Speaking of odd minority group interests. I wonder why I never hear any big black leaders complaining about some of the issues these planned parenthood calls bring up?

http://www.jonesreport.com/article/03_08/18plannedp_furor.html

not-so-crypto-racist | March 20, 2008, 7:41pm | #

Gabe,
Everyone knows minorities don't go to Planned Parenthood- you can't get the welfare if you get an abortion.

Unless your talking about Jews- they'll accept a free abortion, fer sure.

DannyK | March 22, 2008, 2:37pm | #

Wow, these gun threads really bring out the haters!

Jakester | March 23, 2008, 12:50am | #

I hope that crummy law gets overturned. Jsut think, not only will the city be safer but for less than a buck for ammo, the city will only have to waste a couple hundred on a welfare funeral rather than hundreds of thousands convicting and jailing the criminal.
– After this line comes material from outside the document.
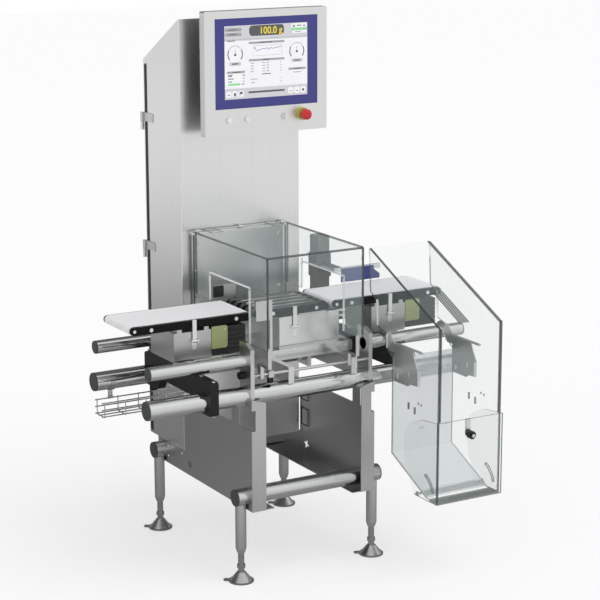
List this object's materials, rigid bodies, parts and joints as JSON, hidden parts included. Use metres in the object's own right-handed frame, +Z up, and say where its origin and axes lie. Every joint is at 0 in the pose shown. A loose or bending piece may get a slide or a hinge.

INOV8TN | March 24, 2008, 7:35pm | #

"Ditto other historically-oppressed groups, like Jews. Why does it seem most liberal Jewish groups are so anti-gun?"

"Because they believe the government will protect them. I’d love to ask a liberal Jewish audience where in history they find an example of that actually happening."

Hummm - Does this mean that the Jews think that because they are heavy contributors to the election of pro-Jewish, -Israel legislators that those same legislators will 'stay bought'?

As we have seen, legislators are a fickle lot and only a Second Amendment with teeth will make a difference. What part of 'not infringed' don't you understand?

Jews are willing to put cannon fodder in the line of fire as receptionists in Jewish Centers to act as 'canaries' but rich Jews have body guards.